Unexpected data structure in results.data: If the structure of the results.data array is not as expected (e.g., getting a 2D array instead of an array of objects), double-check the header option in your configuration. Make sure it’s set to true if you expect an array of objects (with headers).
Large file parsing issues: For very large files, you might experience performance bottlenecks or memory exhaustion. Solution: Employ chunking (chunk, chunkSize) or streaming (step) to process the file incrementally, avoid loading the entire file into memory at once, and consider asynchronous processing using Web Workers (if in a browser).

Debugging Tips

Inspect the results object: Always examine the results object returned by Papa.parse() carefully. Pay close attention to the errors array; it provides valuable information about what went wrong.
Simplify your input: When debugging, try parsing a small, simplified version of your CSV data to isolate the problem.
Use console.log() strategically: Insert console.log() statements to print intermediate values and track the data flow through your code.
Check your configuration: Carefully review your Papa.parse() configuration to make sure all options are set correctly. Double-check delimiters, newlines, and the header option.
Test with known good data: Parse a known good CSV file to verify that Papa Parse itself is functioning correctly. If that works, the problem lies in your data or configuration.
Enable debug mode (if available): Some versions of Papa Parse might have a debug mode or option that provides more verbose logging for troubleshooting.

Performance Optimization

Asynchronous Parsing (Web Workers): For large files, use Web Workers to offload the parsing to a separate thread, preventing blocking of the main thread. Use the worker: true configuration option.
Chunking/Streaming: Process the file in chunks or stream the data to avoid loading the entire file into memory at once. Use the chunk and chunkSize or step options.
Avoid unnecessary transformations: Keep transformations within the transform function minimal and efficient. Complex transformations should be done after the data has been parsed.
Optimize your data handling: After parsing, process the data efficiently. Avoid unnecessary iterations and use appropriate data structures for fast access and manipulation.
Pre-process data if necessary: For very large and complex files, consider pre-processing steps to clean up or normalize the data before parsing. This can improve parsing speed and reduce errors.
Use the correct version: Ensure you are using the latest stable version of Papa Parse, as newer versions frequently include performance improvements and bug fixes.

Examples

Simple CSV Parsing Example

This example demonstrates parsing a simple CSV string with a header row:

const data = `Name,Age,City
Alice,30,New York
Bob,25,London`;

const results = Papa.parse(data, {
  header: true,
  dynamicTyping: true
});

console.log(results.data);
// Output:
// [
//   { Name: 'Alice', Age: 30, City: 'New York' },
//   { Name: 'Bob', Age: 25, City: 'London' }
// ]

This uses header: true to automatically assign column headers and dynamicTyping: true to convert numeric values to numbers.

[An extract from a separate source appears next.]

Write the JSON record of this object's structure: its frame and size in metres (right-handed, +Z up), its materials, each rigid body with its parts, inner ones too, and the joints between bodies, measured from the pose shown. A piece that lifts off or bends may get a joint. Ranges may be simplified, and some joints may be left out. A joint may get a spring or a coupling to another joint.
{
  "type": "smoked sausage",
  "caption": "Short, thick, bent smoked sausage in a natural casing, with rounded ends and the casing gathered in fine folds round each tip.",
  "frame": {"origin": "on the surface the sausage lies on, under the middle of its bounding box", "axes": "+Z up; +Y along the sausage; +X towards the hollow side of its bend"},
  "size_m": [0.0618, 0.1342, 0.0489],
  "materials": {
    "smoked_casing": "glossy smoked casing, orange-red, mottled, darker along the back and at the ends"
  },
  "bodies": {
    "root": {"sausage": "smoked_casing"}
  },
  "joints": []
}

Complex CSV Parsing Example

This example demonstrates parsing a CSV with a custom delimiter, quotes, and escaped characters:

const data = `"Name";"Age";"City"\n"Alice";"30";"New York, NY"\n"Bob";"25";"London""`;

const results = Papa.parse(data, {
  delimiter: ';',
  dynamicTyping: true
});

console.log(results.data);
// Output: (The exact formatting might vary slightly depending on Papa Parse's interpretation of the quotes and escapes.)
// [
//   [ 'Name', 'Age', 'City' ],
//   [ 'Alice', 30, 'New York, NY' ],
//   [ 'Bob', 25, 'London' ]
// ]

Note that the output is a 2D array because header: true is omitted. The delimiter is explicitly set to ;. Papa Parse handles the quotes and the escaped double quote in “London”” correctly.

JSON Parsing Example

This example shows how to use Papa.unparse() to convert a JavaScript array of objects into a CSV string:

const jsonData = [
  { name: 'Alice', age: 30, city: 'New York' },
  { name: 'Bob', age: 25, city: 'London' }
];

const csv = Papa.unparse(jsonData);
console.log(csv);
// Output:
// name,age,city
// Alice,30,New York
// Bob,25,London

Large File Parsing Example (Chunking)

This example demonstrates parsing a large CSV file using chunking to prevent memory issues:

Papa.parse(largeFile, {
  chunkSize: 10000,
  chunk: function(results) {
    console.log('Processed chunk of', results.data.length, 'rows');
    // Process the current chunk of data
    results.data.forEach(row => {
      //Do something with the row
    })
  },
  complete: function(results) {
    console.log('Finished parsing all', results.data.length, 'rows');
    //Process final data here if needed
  }
});

Remember to replace largeFile with your actual file object or URL.

Streaming Data Example

This example shows how to process each row individually as it’s parsed:

Papa.parse(file, {
  step: function(results) {
    console.log("Processing row:", results.data);
    // Process the current row
  },
  complete: function(results) {
    console.log("All rows processed!");
  }
});

This uses the step callback to process each row immediately without waiting for the entire file to be parsed. This is suitable for very large files where you only need to process each row once and don’t need to hold the entire dataset in memory. Remember to replace file with your actual file object.